When I realized that my bike hasn’t moved in a couple of weeks, I finally broke down and picked up a cheapie battery charger. It’ll keep the battery in good shape until this crappy weather finally clears. I don’t mind riding in the cold, but when there’s salt/sand/crud all over the roads, I’d rather take the car. I pulled the battery out of the bike since there isn’t an outlet on that side of the garage, but when I reinstall it I’ll leave the quick connector in place so I can always plug it in while the battery is still in the bike if I need to.

Battery charger

How to: Oil Change

Maintenance 3 Comments

Here’s how I go about changing my oil, something everybody should know how to do.

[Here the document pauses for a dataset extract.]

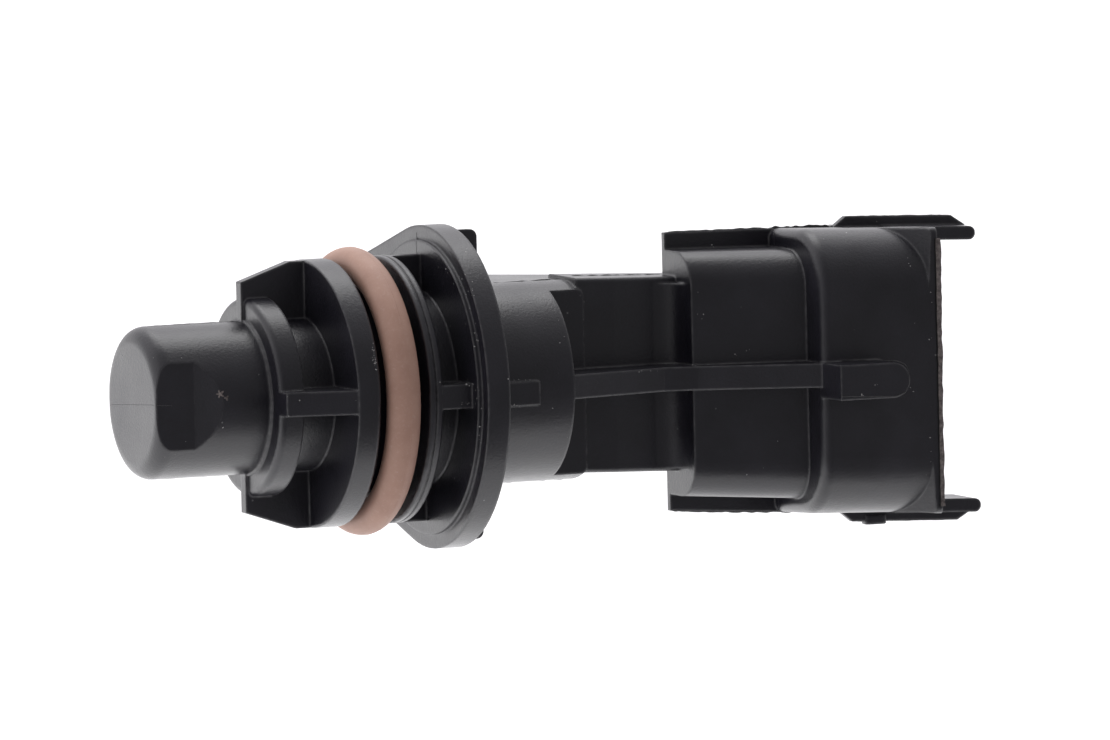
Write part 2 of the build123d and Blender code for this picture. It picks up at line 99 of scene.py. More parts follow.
# %% [markdown]
# ## Where a mark in the picture lies on the part
# Some marks, such as dust, are easiest to place by where the picture shows them. A ray from
# the camera through that pixel meets the housing in one point, and the mark is built there,
# in the housing's own frame, so it stays on the plastic from every side.

# %% Rays from the camera to the housing
housing_tree = BVHTree.FromPolygons([v.co.copy() for v in housing.data.vertices],
                                    [tuple(p.vertices) for p in housing.data.polygons])


def ray_through(pixel_x, pixel_y):
    """Direction from the camera through a pixel: the look direction plus the pixel's offset
    from the middle of the picture, divided by the focal length in pixels."""
    across = (pixel_x - PICTURE_WIDTH / 2) / PIXEL_FOCUS
    above = (PICTURE_HEIGHT / 2 - pixel_y) / PIXEL_FOCUS
    way = look + across * camera_right + above * camera_up
    return way / np.linalg.norm(way)


def spot_on_housing(pixel_x, pixel_y):
    """The point and the outward normal where the ray through a pixel first meets the housing."""
    way = ray_through(pixel_x, pixel_y)
    point, normal, _, _ = housing_tree.ray_cast(Vector(camera_place), Vector(way))
    if point is None:
        return None
    return np.array(point), np.array(normal)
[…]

First, it’s up to you to decide how often to change your oil. 3000 miles is generally a well accepted number. Personally, I do it every 1500 miles. Bikes get revved higher and generally run harder than cars, so it’s only fitting that you change the oil more often. The oil I use is Shell Rotella T Synthetic, as recommended by the FAQ and many members of Ninja250.org. For the first two changes I used the conventional version of this oil, then switched to synthetic after that. I use a Fram filter, simply because they are the easiest to come by and include both o-rings.

1. Go for a ride to get the oil nice and warm. At least 15-20 minutes. It will come out easier and will bring more gunk with it as compared to cold oil.

2. Set the bike on the centerstand. Spread plenty of newspaper under the bike, and slide your oil pan of choice under the drain plug. (Circled in green)

3. Using the appropriate sized socket or wrench, slowly loosen the drain plug until it’s completely out and allow all the oil to drain out. (I give it 10-15 minutes) This will go faster if you remove the fill cap. Check the gasket on the drain plug for damage. Even if it looks good, it’s wise to replace it every few oil changes to be safe.

4. Reinstall the drain plug, torquing to 14.5 ft/lbs. If you don’t have a torque wrench, get one. If you still don’t have one, it’s not terrible to tighten it by feel, just be careful not to overtighten. It doesn’t take much.

5. Move the oil pan under the oil filter, and loosen it’s bolt. (circled in red) The entire assembly will come out, most likely with more oil. Allow all this to drain as well. While the oil filter assembly is out, use a clean shop towel to wipe down the area so you get a good seal upon reinstallation.

6. Slide off the oil filter cap, and replace the filter. See the diagram below for the order of all it’s components. Check both o-rings for damage. As with the drain plug gasket, it’s a good idea to change these out every few oil changes. The filter should come with new ones.

7. Work the entire oil filter assembly back into the engine. Tighten it by hand at first to make sure it’s threading properly, then it gets torqued to 14.5 ft/lbs as well.

8. Wipe down any excess oil from the underside of the engine.

9. Pour a hair under 2 quarts of fresh oil into the engine. Give it a minute to settle, and check the sight glass. (Circled in yellow) The oil should be right around halfway up the window. Replace the fill cap and start the engine. Check for leaks, and after 30 seconds or so of running, shut it off. After a couple minutes, check the sight glass again. It’s likely lower than before due to the oil needed to fill the filter. Add slowly to bring it to the halfway mark again. Once again, start the engine, wait, then shut it off, then check the sight glass again. Continue this until the oil stays at the halfway mark.

10. Clean everything else up, and you should be good to go. Remember to check the oil level every time you ride!

Side note: A couple of the bolts circled in blue are for the oil screen cover. There are more further back. I take the cover off and clean the oil screen every 3 oil changes. It acts as a secondary filter and catches anything else that happens to be floating around in the enginge. If you see a ton of metal clumps or shavings here, that may not be a good thing and it would be wise to pull the valve cover (at least) and check for damage.